Don’t get me wrong. She’s totally gonna murder her dad anyway. But she feels sorry for the daughter.
Or sometimes she gets there and her target is already dead. Maybe she ought to think “Less work for me,” but this revenge shit being her whole purpose on this earth she doesn’t take it well. Like when she chases down the woman and finds her hanging from a noose, she’s like “Shit” and then chops the body in half at the waist. I mean, what else is she gonna do? Not chop the body in half? Let’s be serious here.
Some of this happens after the writer Ryurei (Toshio Kurosawa, HANZO THE RAZOR: THE SNARE) notices her desecrating a grave, follows her around and becomes obsessed with her story. He starts writing about her, I think just in written form, though they have montages of comic art so maybe he’s supposed to be literally depicting her in comic form, but I don’t think they have printing presses so that wouldn’t make much sense. I don’t know. Regardless, he’s basically her biographer. He does research, gets her backstory from her old sword instructor and of course people are impressed. She becomes famous, which works to lure in some of her prey, and makes the writer/cartoonist a part of the story.
The last guy on her list is worthy of cartoon infamy because he goes the extra mile in trying to escape her wrath. If I may spoil something, he is Ryurei’s estranged father. And you can only imagine the type of shit that kid had to put up with as a son. When they think they’ve killed him but discover he actually got a decoy to wear a fake beard and latex appliances to die in his place, Ryurei says “Damn it, this is so typical of him!”
This is an excellent movie, as badass and colorful as the other Koikes, but blessedly free of the HANZO THE RAZOR rape problem. There is a weird part where the little girl version of Snowblood’s clothes are cut off during sparring and the teacher smiles. Great, Japan. Real cute. But the rapists are the bad guys in this, the victimization of women is not considered acceptable, and no mercy is shown to those responsible.
The filmatism, courtesy of director Toshiya Fujita (STRAY CAT ROCK: WILD JUMBO) and cinematographer Masaki Tamura (TAMPOPO), is very stylish, with techniques like still photo and drawing montages and some effective handheld and POV shots giving it an energetic, modern feel despite the period trappings.

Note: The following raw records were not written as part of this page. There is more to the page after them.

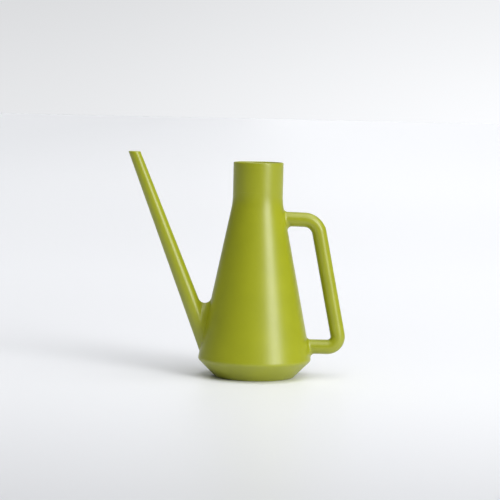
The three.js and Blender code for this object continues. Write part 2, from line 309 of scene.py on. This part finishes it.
def studio_paper():
    """Pale paper whose colour carries painted light: lighter to the right, toward the key light, and at
    the back, with painted shade toward the front; the back of the floor glows with a faint painted haze
    that joins the backdrop.
    """
    material = bpy.data.materials.new("studio_paper")
    material.use_nodes = True
    tree = material.node_tree
    shader = tree.nodes["Principled BSDF"]
    place = coordinates(tree, "Object")
    # Painted light and shade in the paper's colour: lighter to the right and at the back, darker toward
    # the front.
    sideways = mapped(tree, place["X"], *FLOOR_PAINTED_LIGHT_SIDEWAYS_RAMP)
    painted_front_shade = mapped(tree, place["Y"], *FLOOR_PAINTED_SHADE_FRONT_RAMP)
    back = mapped(tree, place["Y"], *FLOOR_PAINTED_LIGHT_BACK_RAMP)
    floor_colour_with_painted_light = node(tree, "ShaderNodeVectorMath", operation="SCALE")
    floor_colour_with_painted_light.inputs[0].default_value = FLOOR_COLOUR
    depth = maths(tree, "MULTIPLY", painted_front_shade, back)
    tree.links.new(maths(tree, "MULTIPLY", sideways, depth), floor_colour_with_painted_light.inputs["Scale"])
    tree.links.new(floor_colour_with_painted_light.outputs["Vector"], shader.inputs["Base Color"])
    # Painted glow: the back of the floor emits light, more toward the right, fading into the backdrop.
    painted_glow = mapped(tree, place["Y"], *PAINTED_GLOW_BACK_RAMP)
    painted_glow_spread = mapped(tree, place["X"], *PAINTED_GLOW_SIDEWAYS_RAMP)
    tree.links.new(maths(tree, "MULTIPLY", painted_glow, painted_glow_spread), shader.inputs["Emission Strength"])
    shader.inputs["Emission Color"].default_value = WORLD_COLOUR
    shader.inputs["Roughness"].default_value = FLOOR_ROUGHNESS
    shader.inputs["Specular IOR Level"].default_value = FLOOR_SPECULAR
    return material


def add_floor():
    """A wide flat floor."""
    half = FLOOR_HALF_WIDTH
    mesh = bpy.data.meshes.new("studio_floor")
    corners = [(-half, -half, 0), (half, -half, 0), (half, half, 0), (-half, half, 0)]
    mesh.from_pydata(corners, [], [(0, 1, 2, 3)])
    mesh.materials.append(studio_paper())
    floor = bpy.data.objects.new("studio_floor", mesh)
    bpy.context.scene.collection.objects.link(floor)


# ---- the plastic: making it ----------------------------------------------------------------------

def noise(tree, place, scale, detail):
    """The strength of a noise pattern in the can's own coordinates."""
    pattern = node(tree, "ShaderNodeTexNoise")
    pattern.inputs["Scale"].default_value = scale
    pattern.inputs["Detail"].default_value = detail
    tree.links.new(place.outputs["Object"], pattern.inputs["Vector"])
    return pattern.outputs["Fac"]


def shaded_lime(shades):
    """Lime with each channel scaled."""
    return (*(channel * shade for channel, shade in zip(LIME, shades)), 1)


def lime_plastic():
    """Satin polypropylene: moulded grain, a faint cloudiness, an uneven sheen and a scuffed foot."""
    material = bpy.data.materials.new("lime_plastic")
    material.use_nodes = True
    tree = material.node_tree
    shader = tree.nodes["Principled BSDF"]
    shader.inputs["IOR"].default_value = PLASTIC_IOR
    shader.inputs["Base Color"].default_value = (*LIME, 1)
    place = node(tree, "ShaderNodeTexCoord")

    tint = node(tree, "ShaderNodeValToRGB")
    for stop, edge, shades in zip(tint.color_ramp.elements, CLOUD_EDGES, (LIME_DARKER, LIME_LIGHTER)):
        stop.position = edge
        stop.color = shaded_lime(shades)
    tree.links.new(noise(tree, place, CLOUD_SCALE, CLOUD_DETAIL), tint.inputs["Fac"])

    foot = mapped(tree, coordinates(tree, "Object")["Z"], *SCUFF_HEIGHT_RAMP)
    scuffs = mapped(tree, noise(tree, place, SCUFF_SCALE, SCUFF_DETAIL), *SCUFF_RAMP)
    worn = maths(tree, "MULTIPLY", foot, scuffs)
    faded = node(tree, "ShaderNodeMix", data_type="RGBA")
    faded.inputs["B"].default_value = (*SCUFFED_LIME, 1)
    tree.links.new(worn, faded.inputs["Factor"])
    tree.links.new(tint.outputs["Color"], faded.inputs["A"])
    tree.links.new(faded.outputs["Result"], shader.inputs["Base Color"])

    gloss = node(tree, "ShaderNodeMapRange")
    gloss.inputs["To Min"].default_value, gloss.inputs["To Max"].default_value = ROUGHNESS_RANGE
    tree.links.new(noise(tree, place, SHEEN_SCALE, SHEEN_DETAIL), gloss.inputs["Value"])
    dulled = maths(tree, "MULTIPLY", worn, SCUFF_DULLING)
    roughness = maths(tree, "ADD", gloss.outputs["Result"], dulled)
    tree.links.new(roughness, shader.inputs["Roughness"])

    bump = node(tree, "ShaderNodeBump")
    bump.inputs["Strength"].default_value = GRAIN_STRENGTH
    bump.inputs["Distance"].default_value = GRAIN_DEPTH
    tree.links.new(noise(tree, place, GRAIN_SCALE, GRAIN_DETAIL), bump.inputs["Height"])
    tree.links.new(bump.outputs["Normal"], shader.inputs["Normal"])
    return material


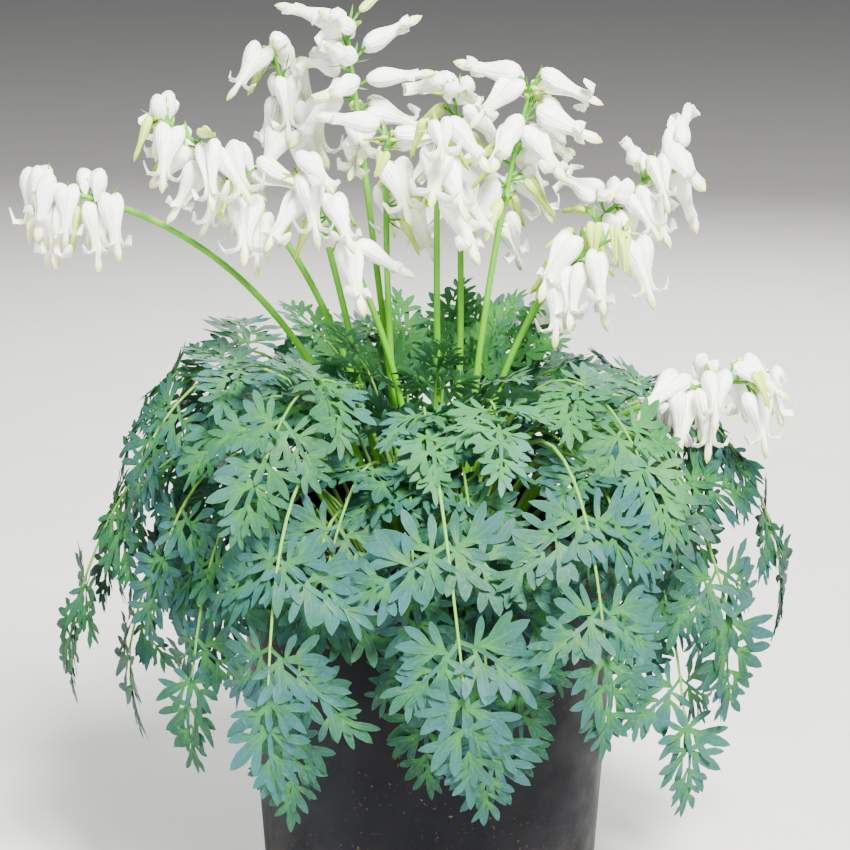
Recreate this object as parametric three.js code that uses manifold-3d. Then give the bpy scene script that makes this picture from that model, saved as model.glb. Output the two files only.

And the violence is a good combination of pretty and bloody.
But it’s really the operatic emotional side of it that makes it a classic. It’s such a tragic idea. She has lived her whole life solely for the purpose of avenging the events that led to her own birth. I guess I missed that the father is one of the prison guards – it was even worse the way I misinterpreted it, thinking one of the people she killed could also be her own father. The other innocent girl, who dedicated her life to helping her sick old father, not only loses him but loses her image of him, having to find out that he’s a monster. Her relationship with Snowblood is great because she seems to recognize the need for her vengeance, and also feel the need to avenge it herself. They’re just trapped in this war that started before they were born.
The finale (the clear inspiration for KILL BILL VOLUME 1’s Bride vs. O-Ren Ishii duel, which was even set to this film’s theme song, sung by Kaji herself) has our heroine laying in the snow bleeding, seemingly near death. It’s horribly sad but oddly peaceful. For the first time in her entire life she doesn’t have that to-do list hanging over her head. And she can rest.
March 4th, 2015 at 1:07 pm
Good film, but just like Azumi the sequel is not really worth watching at all.